▶ Problem requirements: Exactly the lines between the line containing "obj.matrix_world = Matrix.Identity(4)" and the line containing "INSERT_BACK_Y = insert_high.y", together with those two lines, are to be output.

(Records with modeling code)
-*-
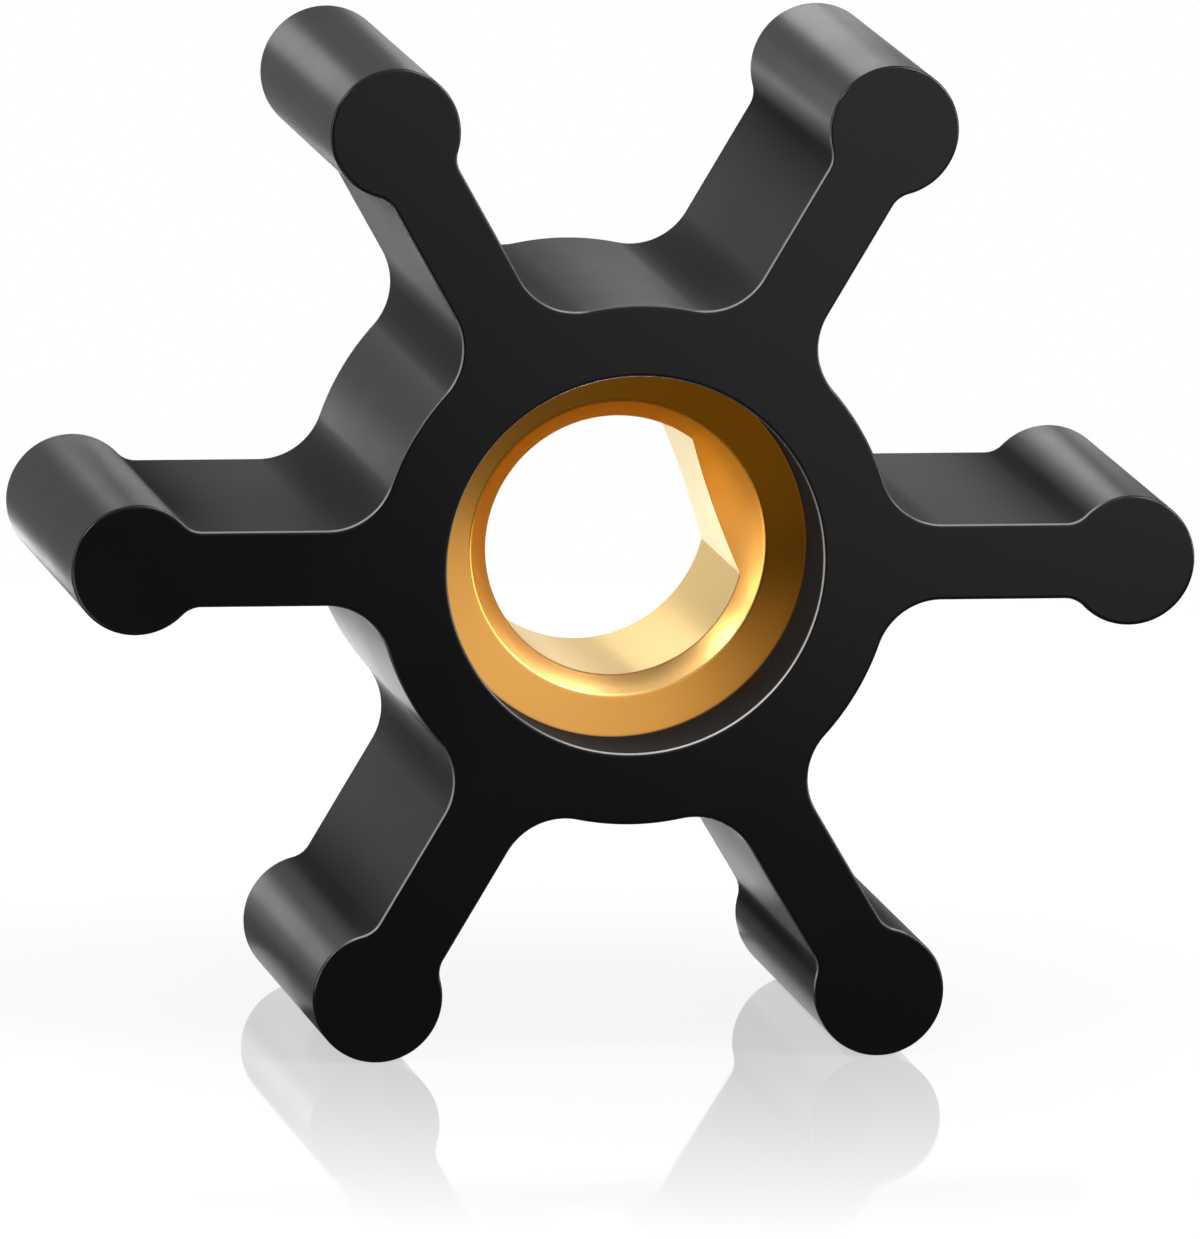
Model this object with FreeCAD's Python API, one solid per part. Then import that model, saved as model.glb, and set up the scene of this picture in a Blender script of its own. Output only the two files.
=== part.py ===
"""Flexible rubber pump impeller with a brass drive insert, in millimetres.

Two separate pieces: a moulded rubber body, which is one piece with its six
bulb-tipped blades, and a turned brass insert bonded into its hub, with a bore
for a shaft that has one flat.

Frame: the bore runs along Y and the front face looks towards -Y. Z is up and
the origin is on the bore's axis, half-way between the two end faces. Two of
the blades lie along X, so the part stands on its two lowest blade tips.
"""

import FreeCAD
import Part
import math
import os

from FreeCAD import Vector

# Rubber body: the star of blades
blade_count = 6
body_width = 16.0
tip_diameter = 43.3
hub_diameter = 20.0
blade_thickness = 2.9
bulb_diameter = 5.0
root_fillet_radius = 2.5
neck_fillet_radius = 1.0
body_edge_break = 0.12

# Rubber body: the round recess at each end of the hub, with the insert at its floor
front_recess_depth = 3.5
back_recess_depth = 3.5
recess_edge_break = 0.12

# Brass insert: the bore and its flat, seen from the front
bore_diameter = 10.0
flat_depth = 0.85
flat_angle = 20.5
front_chamfer = 0.7
back_chamfer = 0.3
front_dish_depth = 0.25

# Brass insert: the outside, which the rubber grips and laps over at each end
insert_wall = 2.75
rubber_lap = 0.5
knurl_count = 24
knurl_depth = 0.4
knurl_half_width = 0.45

# Values worked out from the sizes above
bore_radius = bore_diameter / 2
insert_radius = bore_radius + insert_wall
recess_radius = insert_radius - rubber_lap
front_face_y = -body_width / 2
back_face_y = body_width / 2
insert_front_y = front_face_y + front_recess_depth
insert_back_y = back_face_y - back_recess_depth
flat_distance = bore_radius - flat_depth
tool_overrun = 1.0
tiny = 1e-4


def at_angle(along, across, angle_deg):
    """A point in the plane of the star, from its place along and across a blade."""
    angle = math.radians(angle_deg)
    x = along * math.cos(angle) - across * math.sin(angle)
    z = along * math.sin(angle) + across * math.cos(angle)
    return Vector(x, 0, z)


def arc(start, middle, end):
    return Part.Arc(start, middle, end).toShape()


def line(start, end):
    return Part.LineSegment(start, end).toShape()


def midpoint_of_arc(centre, radius, toward):
    """The point of a circle that lies in the direction of another point."""
    direction = (toward - centre).normalize()
    return centre + direction * radius


def blade_edges(angle):
    """One blade's outline: root fillet, side, neck fillet, bulb and back again."""
    half_thickness = blade_thickness / 2
    hub_radius = hub_diameter / 2
    bulb_radius = bulb_diameter / 2
    bulb_centre_distance = tip_diameter / 2 - bulb_radius

    root_across = half_thickness + root_fillet_radius
    root_along = math.sqrt((hub_radius + root_fillet_radius) ** 2 - root_across ** 2)
    neck_across = half_thickness + neck_fillet_radius
    neck_reach = math.sqrt((bulb_radius + neck_fillet_radius) ** 2 - neck_across ** 2)
    neck_along = bulb_centre_distance - neck_reach
    bulb_centre = at_angle(bulb_centre_distance, 0, angle)

    def side(sign):
        """The named points on one side of the blade, from the hub outwards."""
        root_centre = at_angle(root_along, sign * root_across, angle)
        neck_centre = at_angle(neck_along, sign * neck_across, angle)
        hub_point = midpoint_of_arc(Vector(0, 0, 0), hub_radius, root_centre)
        shank_start = at_angle(root_along, sign * half_thickness, angle)
        shank_end = at_angle(neck_along, sign * half_thickness, angle)
        bulb_point = midpoint_of_arc(bulb_centre, bulb_radius, neck_centre)
        root_corner = (hub_point + shank_start) * 0.5
        neck_corner = (shank_end + bulb_point) * 0.5
        root_middle = midpoint_of_arc(root_centre, root_fillet_radius, root_corner)
        neck_middle = midpoint_of_arc(neck_centre, neck_fillet_radius, neck_corner)
        return hub_point, root_middle, shank_start, shank_end, neck_middle, bulb_point

    hub_a, root_a, start_a, end_a, neck_a, bulb_a = side(-1)
    hub_b, root_b, start_b, end_b, neck_b, bulb_b = side(1)
    tip = at_angle(tip_diameter / 2, 0, angle)
    edges = [
        arc(hub_a, root_a, start_a),
        line(start_a, end_a),
        arc(end_a, neck_a, bulb_a),
        arc(bulb_a, tip, bulb_b),
        arc(bulb_b, neck_b, end_b),
        line(end_b, start_b),
        arc(start_b, root_b, hub_b),
    ]
    return edges, hub_a, hub_b


def star_outline():
    """The closed outline of the body: blades joined by arcs of the hub's circle."""
    pitch = 360.0 / blade_count
    blades = [blade_edges(i * pitch) for i in range(blade_count)]
    edges = []
    for i, (blade, _, blade_end) in enumerate(blades):
        next_start = blades[(i + 1) % blade_count][1]
        hub_middle = at_angle(hub_diameter / 2, 0, (i + 0.5) * pitch)
        edges += blade
        edges.append(arc(blade_end, hub_middle, next_start))
    return Part.Wire(edges)


def end_edges(shape):
    """The edges of a shape that lie in the plane of either end face."""
    found = []
    for edge in shape.Edges:
        ys = [vertex.Y for vertex in edge.Vertexes]
        for face_y in (front_face_y, back_face_y):
            if all(abs(y - face_y) < tiny for y in ys):
                found.append(edge)
    return found


def is_circle(edge, radius):
    """Whether an edge is the whole circle of one radius, about the bore's axis."""
    whole = abs(edge.Length - 2 * math.pi * radius) < tiny
    return whole and isinstance(edge.Curve, Part.Circle)


def cylinder(radius, start_y, end_y):
    return Part.makeCylinder(radius, end_y - start_y, Vector(0, start_y, 0), Vector(0, 1, 0))


def knurled_envelope():
    """The insert's outside as a solid: a cylinder with straight V grooves along it."""
    pitch = 360.0 / knurl_count
    groove_half_angle = math.degrees(math.asin(knurl_half_width / insert_radius))
    edges = []
    for i in range(knurl_count):
        groove_start = at_angle(insert_radius, 0, i * pitch - groove_half_angle)
        groove_floor = at_angle(insert_radius - knurl_depth, 0, i * pitch)
        groove_end = at_angle(insert_radius, 0, i * pitch + groove_half_angle)
        land_middle = at_angle(insert_radius, 0, (i + 0.5) * pitch)
        next_start = at_angle(insert_radius, 0, (i + 1) * pitch - groove_half_angle)
        edges.append(line(groove_start, groove_floor))
        edges.append(line(groove_floor, groove_end))
        edges.append(arc(groove_end, land_middle, next_start))
    face = Part.Face(Part.Wire(edges))
    face.translate(Vector(0, insert_front_y, 0))
    return face.extrude(Vector(0, insert_back_y - insert_front_y, 0))


def rubber_body():
    """The moulded star, its recesses, and the cavity that the insert fills."""
    face = Part.Face(star_outline())
    face.translate(Vector(0, front_face_y, 0))
    star = face.extrude(Vector(0, body_width, 0))
    star = star.makeChamfer(body_edge_break, end_edges(star))

    hole = cylinder(recess_radius, front_face_y - tool_overrun, back_face_y + tool_overrun)
    body = star.cut(hole)
    mouths = [edge for edge in end_edges(body) if is_circle(edge, recess_radius)]
    body = body.makeChamfer(recess_edge_break, mouths)
    return body.cut(knurled_envelope())


def flat_sided_bore():
    """The tool that leaves the bore: a round bar with one flat."""
    bar = cylinder(bore_radius, insert_front_y - tool_overrun, insert_back_y + tool_overrun)
    length = insert_back_y - insert_front_y + 4 * tool_overrun
    cutter = Part.makeBox(bore_radius, length, 4 * bore_radius)
    cutter.translate(Vector(flat_distance, insert_front_y - 2 * tool_overrun, -2 * bore_radius))
    cutter.rotate(Vector(0, 0, 0), Vector(0, -1, 0), flat_angle)
    return bar.cut(cutter)


def chamfer_cone(mouth_radius, mouth_y, inward):
    """A 45 degree cone from a mouth, deep enough to cut the flat's edge as well."""
    depth = mouth_radius - flat_distance / 2
    start = Vector(0, mouth_y - inward * tool_overrun, 0)
    return Part.makeCone(
        mouth_radius + tool_overrun,
        mouth_radius - depth,
        depth + tool_overrun,
        start,
        Vector(0, inward, 0),
    )


def brass_insert():
    """The turned insert: knurled outside, dished front face, bore and chamfers."""
    mouth_radius = bore_radius + front_chamfer
    blank = knurled_envelope()
    dish_floor_y = insert_front_y + front_dish_depth
    dish = Part.makeCone(
        recess_radius,
        mouth_radius,
        front_dish_depth,
        Vector(0, insert_front_y, 0),
        Vector(0, 1, 0),
    )
    insert = blank.cut(dish)
    insert = insert.cut(flat_sided_bore())
    insert = insert.cut(chamfer_cone(mouth_radius, dish_floor_y, 1))
    insert = insert.cut(chamfer_cone(bore_radius + back_chamfer, insert_back_y, -1))
    return insert


def main():
    os.makedirs("parts", exist_ok=True)
    pieces = {"rubber_body": rubber_body(), "brass_insert": brass_insert()}
    for name, shape in pieces.items():
        solid = shape.Solids[0]
        solid.exportStep("parts/" + name + ".step")
        print(name, "solids", len(shape.Solids), "valid", solid.isValid(), "volume", round(solid.Volume, 2))


main()
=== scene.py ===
"""Looks of a flexible rubber pump impeller with a brass drive insert.

The frame is in metres: the bore runs along Y, the front face looks towards -Y
and +Z is up. Sizes below are in millimetres and go through MM.
"""

import math

import bpy
from mathutils import Matrix, Vector
from mathutils.geometry import tessellate_polygon


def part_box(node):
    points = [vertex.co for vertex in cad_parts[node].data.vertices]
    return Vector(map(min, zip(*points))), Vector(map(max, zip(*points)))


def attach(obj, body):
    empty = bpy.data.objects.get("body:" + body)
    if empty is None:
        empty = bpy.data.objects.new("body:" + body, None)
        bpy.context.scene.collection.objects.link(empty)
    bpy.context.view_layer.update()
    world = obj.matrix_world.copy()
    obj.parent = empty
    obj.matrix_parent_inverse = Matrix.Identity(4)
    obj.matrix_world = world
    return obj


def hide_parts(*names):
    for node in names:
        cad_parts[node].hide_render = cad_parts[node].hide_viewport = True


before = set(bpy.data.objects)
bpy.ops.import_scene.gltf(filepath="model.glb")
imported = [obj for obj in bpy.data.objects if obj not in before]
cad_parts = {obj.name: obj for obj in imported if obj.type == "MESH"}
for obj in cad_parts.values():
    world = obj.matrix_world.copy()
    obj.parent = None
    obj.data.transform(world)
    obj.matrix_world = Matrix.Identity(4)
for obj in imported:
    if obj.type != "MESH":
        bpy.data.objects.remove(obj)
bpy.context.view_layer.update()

MM = 0.001
WHITE = (1, 1, 1, 1)

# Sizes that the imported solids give
body_low, body_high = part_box("rubber_body")
insert_low, insert_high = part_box("brass_insert")
FRONT_Y = body_low.y
BACK_Y = body_high.y
TIP_RADIUS = body_high.x
FLOOR_Z = body_low.z
INSERT_FRONT_Y = insert_low.y
INSERT_BACK_Y = insert_high.y

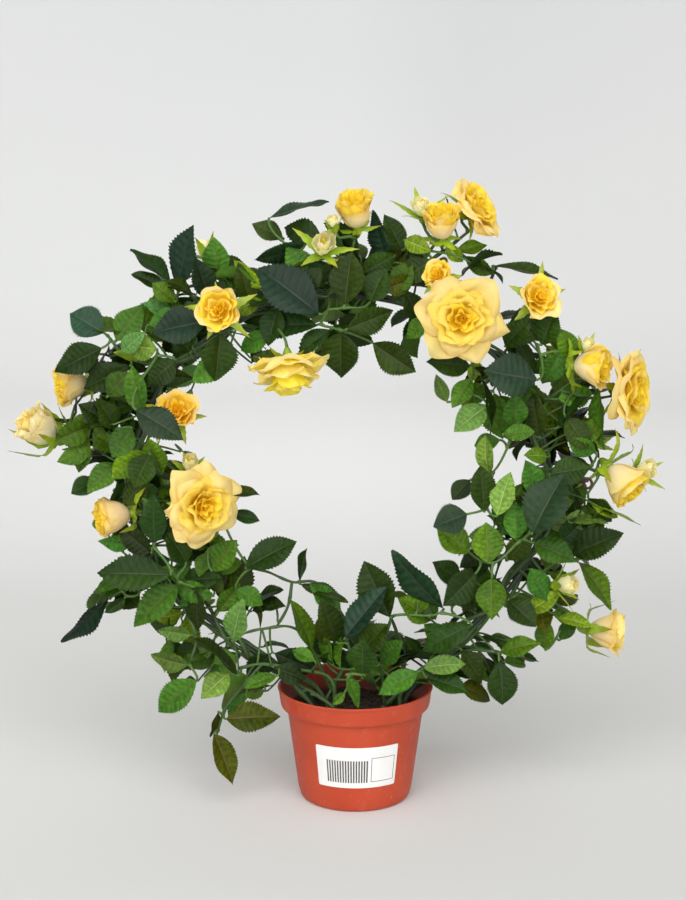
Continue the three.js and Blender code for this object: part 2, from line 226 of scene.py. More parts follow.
def noise(nt, scale, detail=2.0, rough=0.5, distort=0.0):
    tc = node(nt, "ShaderNodeTexCoord")
    n = node(nt, "ShaderNodeTexNoise")
    n.inputs["Scale"].default_value = scale
    n.inputs["Detail"].default_value = detail
    n.inputs["Roughness"].default_value = rough
    n.inputs["Distortion"].default_value = distort
    nt.links.new(tc.outputs["Object"], n.inputs["Vector"])
    return n


def ramp(nt, source, stops):
    r = node(nt, "ShaderNodeValToRGB")
    el = r.color_ramp.elements
    while len(el) > 1:
        el.remove(el[-1])
    el[0].position, el[0].color = stops[0][0], rgba(stops[0][1])
    for pos, c in stops[1:]:
        e = el.new(pos)
        e.color = rgba(c)
    nt.links.new(source, r.inputs["Fac"])
    return r


def mix(nt, a, b, fac, blend="MIX"):
    """Mixes two colours; a, b and fac may be sockets or values."""
    m = node(nt, "ShaderNodeMix", data_type="RGBA", blend_type=blend)
    for sock, val in ((m.inputs[6], a), (m.inputs[7], b), (m.inputs[0], fac)):
        if isinstance(val, bpy.types.NodeSocket):
            nt.links.new(val, sock)
        elif np.ndim(val) == 0:
            sock.default_value = float(val)
        else:
            sock.default_value = rgba(val)
    return m.outputs[2]


def bump(nt, bsdf, height, strength, distance):
    b = node(nt, "ShaderNodeBump")
    b.inputs["Strength"].default_value = strength
    b.inputs["Distance"].default_value = distance
    nt.links.new(height, b.inputs["Height"])
    nt.links.new(b.outputs["Normal"], bsdf.inputs["Normal"])


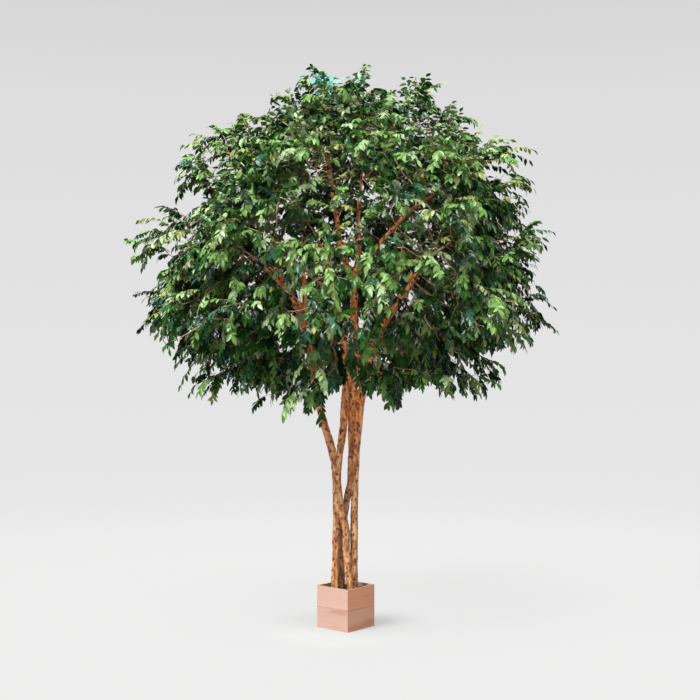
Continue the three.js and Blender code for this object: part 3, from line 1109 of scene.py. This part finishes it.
def floor():
    """A pale round floor that fades into the background far from the tree."""
    radii = np.linspace(0, 1, FLOOR_RINGS) ** 2 * FLOOR_RADIUS
    angles = np.arange(FLOOR_SIDES) * 2 * math.pi / FLOOR_SIDES
    verts = [(r * math.cos(a), r * math.sin(a), 0.0) for r in radii[1:] for a in angles]
    verts.append((0, 0, 0))
    index = np.arange((FLOOR_RINGS - 1) * FLOOR_SIDES).reshape(-1, FLOOR_SIDES)
    around = np.roll(index, -1, axis=1)
    quads = np.stack([index[:-1], index[1:], around[1:], around[:-1]], -1).reshape(-1, 4)
    middle = np.stack([index[0], around[0], np.full(FLOOR_SIDES, len(verts) - 1)], -1)
    material, shader = principled("floor", (FLOOR_GREY,) * 3, 0.6, Specular_IOR_Level=0.1)
    nodes = Nodes(material)
    length = nodes.add("VectorMath", {0: nodes.place()}, operation="LENGTH").outputs["Value"]
    fading = {"Value": length, "From Min": FLOOR_FADE[0], "From Max": FLOOR_FADE[1]}
    fade = nodes.add("MapRange", fading, interpolation_type="SMOOTHSTEP").outputs["Result"]
    glow = nodes.add("Emission", {"Color": FLOOR_GLOW}).outputs[0]
    near, far = FLOOR_GLOW_REACH
    least, most = FLOOR_GLOW_SHARES
    # Painted light: the glow's share of the floor, lower near the planter, where that leaves a
    # painted shadow.
    glowing = {"Value": length, "From Min": near, "From Max": far, "To Min": least, "To Max": most}
    share = nodes.add("MapRange", glowing, interpolation_type="SMOOTHSTEP").outputs["Result"]
    soft = nodes.add("MixShader", {0: share, 1: shader.outputs[0], 2: glow}).outputs[0]
    clear = nodes.add("BsdfTransparent").outputs[0]
    mixed = nodes.add("MixShader", {0: fade, 1: soft, 2: clear}).outputs[0]
    output = material.node_tree.nodes["Material Output"]
    material.node_tree.links.new(mixed, output.inputs["Surface"])
    ground = mesh_piece("floor", verts, [quads, middle], [material])


def backdrop():
    """A world that is light below the horizon and a little darker above it."""
    world = bpy.data.worlds.new("studio")
    world.use_nodes = True
    bpy.context.scene.world = world
    nodes = Nodes(world)
    way = nodes.add("TexCoord").outputs["Generated"]
    height = nodes.add("SeparateXYZ", {0: way}).outputs["Z"]
    greys = [(position, (grey, grey, grey)) for position, grey in BACKDROP_GREYS]
    color = nodes.ramp(nodes.band(height, *BACKDROP_REACH), greys)
    nodes.use(color, world.node_tree.nodes["Background"], "Color")


def sky_light(name, place, degrees, strength):
    """Even light from a wide patch of the studio's ceiling, in the direction of a place."""
    lamp = bpy.data.lights.new(name, "SUN")
    lamp.angle = math.radians(degrees)
    lamp.energy = strength
    holder = bpy.data.objects.new(name, lamp)
    bpy.context.scene.collection.objects.link(holder)
    holder.location = turned(place)
    holder.rotation_euler = (-holder.location).to_track_quat("-Z", "Y").to_euler()


def camera():
    """A level camera in front of the tree."""
    lens = bpy.data.cameras.new("camera")
    lens.lens = LENS
    lens.clip_end = 200
    holder = bpy.data.objects.new("camera", lens)
    bpy.context.scene.collection.objects.link(holder)
    holder.location = turned((VIEW_ASIDE, -VIEW_DISTANCE, VIEW_HEIGHT))
    holder.rotation_euler = (math.pi / 2, 0, VIEW_TURN)
    bpy.context.scene.camera = holder


def studio():
    """Camera, floor, background and lamps."""
    camera()
    floor()
    backdrop()
    for name, (place, degrees, strength) in LAMPS.items():
        sky_light(name, place, degrees, strength)
    bpy.context.scene.view_settings.view_transform = "Standard"


studio()
planter()
limbs()
crown()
-*-
▶ The solution:
    obj.matrix_world = Matrix.Identity(4)
for obj in imported:
    if obj.type != "MESH":
        bpy.data.objects.remove(obj)
bpy.context.view_layer.update()

MM = 0.001
WHITE = (1, 1, 1, 1)

# Sizes that the imported solids give
body_low, body_high = part_box("rubber_body")
insert_low, insert_high = part_box("brass_insert")
FRONT_Y = body_low.y
BACK_Y = body_high.y
TIP_RADIUS = body_high.x
FLOOR_Z = body_low.z
INSERT_FRONT_Y = insert_low.y
INSERT_BACK_Y = insert_high.y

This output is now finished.